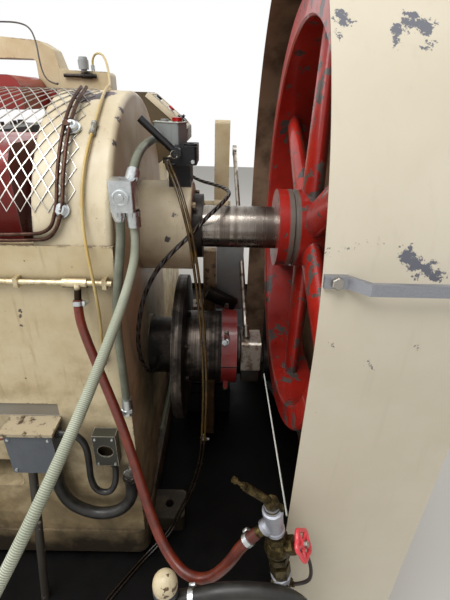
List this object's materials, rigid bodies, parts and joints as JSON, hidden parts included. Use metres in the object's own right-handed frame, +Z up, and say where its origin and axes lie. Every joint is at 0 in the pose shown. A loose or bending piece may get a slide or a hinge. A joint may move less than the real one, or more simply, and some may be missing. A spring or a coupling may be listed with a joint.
{
  "type": "cold header",
  "caption": "Horizontal crank-driven cold header with a guarded spoked flywheel, arch-covered crank bay, ram and die bed, and coolant and conduit lines",
  "frame": {"origin": "on the floor under the crank axis, on the bed's centre plane", "axes": "+X along the crank towards the flywheel, +Y towards the die and the wire feed, +Z up"},
  "size_m": [1.93, 2.7205, 1.816],
  "materials": {
    "cream_enamel": "gloss enamel, chipped",
    "red_enamel": "gloss enamel",
    "black_enamel": "oily enamel",
    "dark_casting": "oily cast iron",
    "bright_steel": "turned and ground",
    "black_steel": "oiled steel",
    "galvanised_sheet": "zinc coated",
    "grey_enamel": "hammered enamel",
    "bronze": "turned",
    "valve_brass": "dull brass",
    "copper_pipe": "tarnished copper",
    "belt_rubber": "matt",
    "grey_conduit": "ribbed sheath",
    "brown_hose": "worn rubber",
    "yellow_tube": "aged nylon",
    "amber_tube": "oil filled",
    "black_cable": "oily",
    "dark_hose": "smooth rubber",
    "black_plastic": "moulded",
    "red_plastic": "moulded"
  },
  "bodies": {
    "frame": {"oil_pan": "black_enamel", "bed": "cream_enamel", "arch_covers": "cream_enamel", "bearing_housings": "cream_enamel", "bearing_bushes": "bronze", "bearing_plates": "dark_casting", "guard_wrap": "cream_enamel", "guard_side_plate": "cream_enamel", "guard_handle": "bright_steel", "mesh_guard": "galvanised_sheet", "bridge": "cream_enamel", "ram_hood": "red_enamel", "ram_guides": "black_steel", "die_block": "black_steel", "feed_box": "cream_enamel", "drive_motor": "black_enamel", "drive_belts": "belt_rubber", "oil_pipes": "copper_pipe", "conduit_fittings": "galvanised_sheet", "valve_manifold": "valve_brass", "console": "cream_enamel", "push_button_box": "grey_enamel", "lever_box": "black_enamel", "junction_box": "grey_enamel", "bracket_box": "cream_enamel", "conduit_top": "grey_conduit", "conduit_down": "grey_conduit", "conduit_rear": "grey_conduit", "coolant_hose": "brown_hose", "yellow_oil_tube": "yellow_tube", "amber_oil_tubes": "amber_tube", "lever_cable": "black_cable", "bracket_hose": "dark_hose", "sump_hose": "dark_hose", "top_wire": "black_cable", "drain_hose": "dark_hose", "valve_hose": "black_cable"},
    "crank": {"crankshaft": "bright_steel", "flywheel": "red_enamel", "crank_gear": "black_steel"},
    "pitman": {"pitman": "red_enamel", "pitman_cap": "red_enamel", "wrist_pin": "bright_steel"},
    "lower_shaft": {"cam_shaft": "dark_casting", "cam_gear": "black_steel", "split_collar": "red_enamel"},
    "feed_rod": {"feed_rod": "bright_steel"},
    "feed_lever": {"feed_lever": "cream_enamel"},
    "ram": {"ram": "black_steel", "punches": "bright_steel"},
    "cutter": {"cutter": "bright_steel"},
    "roll_upper": {"feed_roll_upper": "bright_steel"},
    "roll_lower": {"feed_roll_lower": "bright_steel"},
    "motor_pulley": {"motor_pulley": "black_steel"},
    "hand_lever": {"hand_lever": "black_plastic"},
    "valve_wheel": {"valve_wheel": "red_enamel"},
    "start_button": {"start_button": "black_plastic"},
    "stop_button": {"stop_button": "red_plastic"},
    "selector": {"selector": "black_plastic"},
    "red_button": {"red_button": "red_plastic"}
  },
  "joints": [
    {"name": "crank_spin", "type": "hinge", "parent": "frame", "child": "crank", "pos_m": [0, 0, 1.1], "axis": [1, 0, 0], "continuous": true},
    {"name": "pitman_pin", "type": "hinge", "parent": "crank", "child": "pitman", "pos_m": [0, -0.05, 1.1], "axis": [1, 0, 0], "continuous": true},
    {"name": "lower_shaft_spin", "type": "hinge", "parent": "frame", "child": "lower_shaft", "pos_m": [0.6, 0, 0.656], "axis": [1, 0, 0], "continuous": true},
    {"name": "feed_rod_pin", "type": "hinge", "parent": "lower_shaft", "child": "feed_rod", "pos_m": [0.87, -0.04, 0.656], "axis": [1, 0, 0], "continuous": true},
    {"name": "feed_rocker", "type": "hinge", "parent": "frame", "child": "feed_lever", "pos_m": [0.6, 0.72, 0.99], "axis": [1, 0, 0], "range_deg": [-8, 8]},
    {"name": "ram_slide", "type": "slide", "parent": "frame", "child": "ram", "axis": [0, 1, 0], "range_m": [0, 0.1]},
    {"name": "cutter_slide", "type": "slide", "parent": "frame", "child": "cutter", "axis": [-1, 0, 0], "range_m": [0, 0.06]},
    {"name": "roll_upper_spin", "type": "hinge", "parent": "frame", "child": "roll_upper", "pos_m": [0.08, 1.68, 1.158], "axis": [1, 0, 0], "continuous": true},
    {"name": "roll_lower_spin", "type": "hinge", "parent": "frame", "child": "roll_lower", "pos_m": [0.08, 1.68, 1.042], "axis": [1, 0, 0], "continuous": true},
    {"name": "motor_spin", "type": "hinge", "parent": "frame", "child": "motor_pulley", "pos_m": [1, 0.48, 0.25], "axis": [1, 0, 0], "continuous": true},
    {"name": "hand_lever_tilt", "type": "hinge", "parent": "frame", "child": "hand_lever", "pos_m": [0.64, -0.105, 1.326], "axis": [0, 1, 0], "range_deg": [0, 30]},
    {"name": "valve_spin", "type": "hinge", "parent": "frame", "child": "valve_wheel", "pos_m": [0.91864, -0.77399, 0.76488], "axis": [0.7872, -0.269, 0.555], "range_deg": [0, 720]},
    {"name": "start_press", "type": "slide", "parent": "frame", "child": "start_button", "axis": [-0.632, 0, -0.7749], "range_m": [0, 0.004], "stiffness_N_per_m": 400},
    {"name": "stop_press", "type": "slide", "parent": "frame", "child": "stop_button", "axis": [-0.632, 0, -0.7749], "range_m": [0, 0.004], "stiffness_N_per_m": 400},
    {"name": "selector_turn", "type": "hinge", "parent": "frame", "child": "selector", "pos_m": [0.59698, 0.462, 1.3783], "axis": [0.632, 0, 0.7749], "range_deg": [-45, 45]},
    {"name": "red_press", "type": "slide", "parent": "frame", "child": "red_button", "axis": [0, 0, -1], "range_m": [0, 0.004], "stiffness_N_per_m": 400}
  ],
  "couplings": [
    {"joint": "pitman_pin", "follows": "crank_spin", "ratio": -1},
    {"joint": "lower_shaft_spin", "follows": "crank_spin", "ratio": -0.5},
    {"joint": "feed_rod_pin", "follows": "crank_spin", "ratio": 0.5},
    {"joint": "motor_spin", "follows": "crank_spin", "ratio": 6.25},
    {"joint": "roll_lower_spin", "follows": "roll_upper_spin", "ratio": -1}
  ]
}
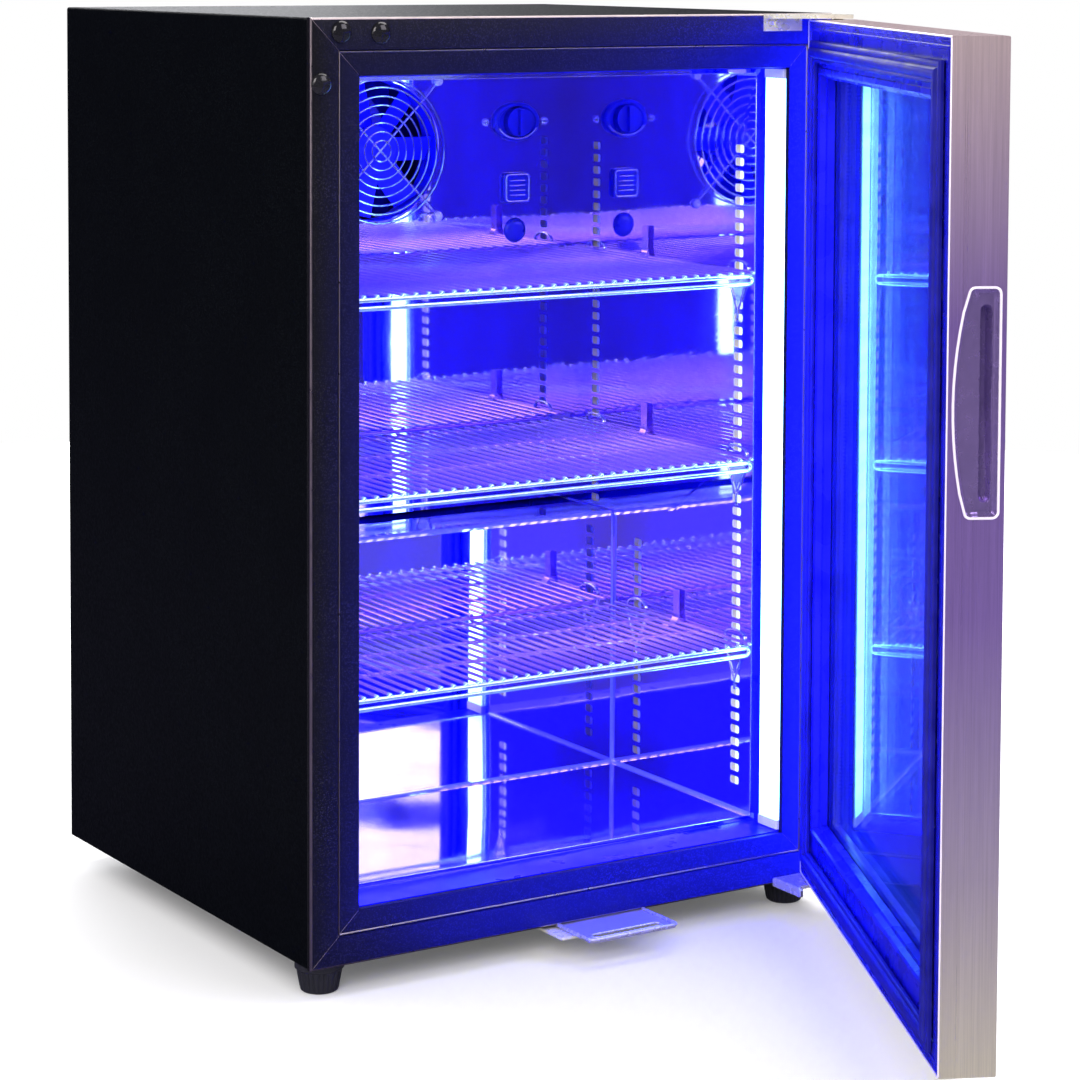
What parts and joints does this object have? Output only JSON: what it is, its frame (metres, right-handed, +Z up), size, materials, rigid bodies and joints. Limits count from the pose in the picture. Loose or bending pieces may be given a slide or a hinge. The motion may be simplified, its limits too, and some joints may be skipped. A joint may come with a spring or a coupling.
{
  "type": "undercounter refrigerator",
  "caption": "Undercounter glass-door refrigerator: black insulated cabinet, polished lit liner, wire shelves, fan-cooled rear panel and a hinged glazed door with a recessed side pull.",
  "frame": {"origin": "centre of the pressed pad in the underside of the base pan, under the middle of the cabinet's footprint and 22 mm above the floor", "axes": "+X to the right seen from the front, towards the hinge side; +Y from the door to the back panel; +Z up"},
  "size_m": [0.4538, 0.8238, 0.682],
  "materials": {
    "black_powder_coat": "satin",
    "black_paint": "gloss",
    "dark_plastic": "satin",
    "polished_liner": "polished",
    "chrome_wire": "polished",
    "brushed_steel": "satin",
    "plated_steel": "satin",
    "bare_aluminium": "satin",
    "insulating_foam": "matte",
    "opal_light_bar": "satin",
    "gasket_rubber": "matte",
    "clear_glass": "polished"
  },
  "bodies": {
    "cabinet": {"outer_shell": "black_powder_coat", "base_pan": "black_powder_coat", "back_panel": "black_powder_coat", "compressor_cover": "black_powder_coat", "front_frame": "black_powder_coat", "collar": "dark_plastic", "hinge_hole_cap_1": "dark_plastic", "hinge_hole_cap_2": "dark_plastic", "hinge_hole_cap_3": "dark_plastic", "fan_housing": "dark_plastic", "thermostat_bezel": "dark_plastic", "panel_plug": "dark_plastic", "power_inlet": "dark_plastic", "liner": "polished_liner", "evaporator_cover": "polished_liner", "fan_guard": "chrome_wire", "sensor_cover": "chrome_wire", "shelf_clip_1": "chrome_wire", "shelf_clip_2": "chrome_wire", "shelf_clip_3": "chrome_wire", "shelf_clip_4": "chrome_wire", "shelf_clip_5": "chrome_wire", "shelf_clip_6": "chrome_wire", "shelf_clip_7": "chrome_wire", "shelf_clip_8": "chrome_wire", "shelf_clip_9": "chrome_wire", "shelf_clip_10": "chrome_wire", "shelf_clip_11": "chrome_wire", "shelf_clip_12": "chrome_wire", "hinge_bracket_top": "plated_steel", "hinge_bracket_bottom": "plated_steel", "strike_plate": "plated_steel", "evaporator": "bare_aluminium", "compressor": "black_paint", "condenser": "black_paint", "insulation": "insulating_foam", "led_strip_left": "opal_light_bar", "led_strip_right": "opal_light_bar"},
    "door": {"door_frame": "brushed_steel", "door_inner_trim": "dark_plastic", "door_gasket": "gasket_rubber", "glass_inner": "clear_glass", "glass_middle": "clear_glass", "glass_outer": "clear_glass", "spacer_inner": "bare_aluminium", "spacer_outer": "bare_aluminium", "handle_pocket": "chrome_wire", "lock_housing": "chrome_wire", "door_bush_top": "dark_plastic", "door_bush_bottom": "dark_plastic"},
    "door_lock": {"lock_plug": "chrome_wire"},
    "fan": {"fan_rotor": "dark_plastic"},
    "thermostat": {"thermostat_knob": "dark_plastic"},
    "shelf_upper": {"shelf_1": "chrome_wire"},
    "shelf_centre": {"shelf_2": "chrome_wire"},
    "shelf_lower": {"shelf_3": "chrome_wire"},
    "foot_fl": {"foot_front_left": "dark_plastic"},
    "foot_fr": {"foot_front_right": "dark_plastic"},
    "foot_rl": {"foot_rear_left": "dark_plastic"},
    "foot_rr": {"foot_rear_right": "dark_plastic"}
  },
  "joints": [
    {"name": "door_hinge", "type": "hinge", "parent": "cabinet", "child": "door", "pos_m": [0.208, -0.226, 0.33], "axis": [0, 0, 1], "range_deg": [-63.9, 51.1]},
    {"name": "lock_turn", "type": "hinge", "parent": "door", "child": "door_lock", "pos_m": [0.13694, -0.40332, 0.03], "axis": [0.898, -0.4399, 0], "range_deg": [0, 90]},
    {"name": "fan_spin", "type": "hinge", "parent": "cabinet", "child": "fan", "pos_m": [0, 0.113, 0.546], "axis": [0, -1, 0], "continuous": true},
    {"name": "thermostat_turn", "type": "hinge", "parent": "cabinet", "child": "thermostat", "pos_m": [0.129, 0.0955, 0.566], "axis": [0, -1, 0], "range_deg": [-135, 135]},
    {"name": "shelf_upper_slide", "type": "slide", "parent": "cabinet", "child": "shelf_upper", "axis": [0, -1, 0], "range_m": [0, 0.026]},
    {"name": "shelf_centre_slide", "type": "slide", "parent": "cabinet", "child": "shelf_centre", "axis": [0, -1, 0], "range_m": [0, 0.026]},
    {"name": "shelf_lower_slide", "type": "slide", "parent": "cabinet", "child": "shelf_lower", "axis": [0, -1, 0], "range_m": [0, 0.026]},
    {"name": "foot_front_left_turn", "type": "hinge", "parent": "cabinet", "child": "foot_fl", "pos_m": [-0.203, -0.176, 0], "axis": [0, 0, 1], "continuous": true},
    {"name": "foot_front_right_turn", "type": "hinge", "parent": "cabinet", "child": "foot_fr", "pos_m": [0.203, -0.176, 0], "axis": [0, 0, 1], "continuous": true},
    {"name": "foot_rear_left_turn", "type": "hinge", "parent": "cabinet", "child": "foot_rl", "pos_m": [-0.16, 0.176, 0], "axis": [0, 0, 1], "continuous": true},
    {"name": "foot_rear_right_turn", "type": "hinge", "parent": "cabinet", "child": "foot_rr", "pos_m": [0.16, 0.176, 0], "axis": [0, 0, 1], "continuous": true}
  ]
}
________________
* PROBLEM STATEMENT *
Find the word "from" in the data and copy out each line where it turns up.

* SOLUTION *
What parts and joints does this object have? Output only JSON: what it is, its frame (metres, right-handed, +Z up), size, materials, rigid bodies and joints. Limits count from the pose in the picture. Loose or bending pieces may be given a slide or a hinge. The motion may be simplified, its limits too, and some joints may be skipped. A joint may come with a spring or a coupling.
  "frame": {"origin": "centre of the pressed pad in the underside of the base pan, under the middle of the cabinet's footprint and 22 mm above the floor", "axes": "+X to the right seen from the front, towards the hinge side; +Y from the door to the back panel; +Z up"},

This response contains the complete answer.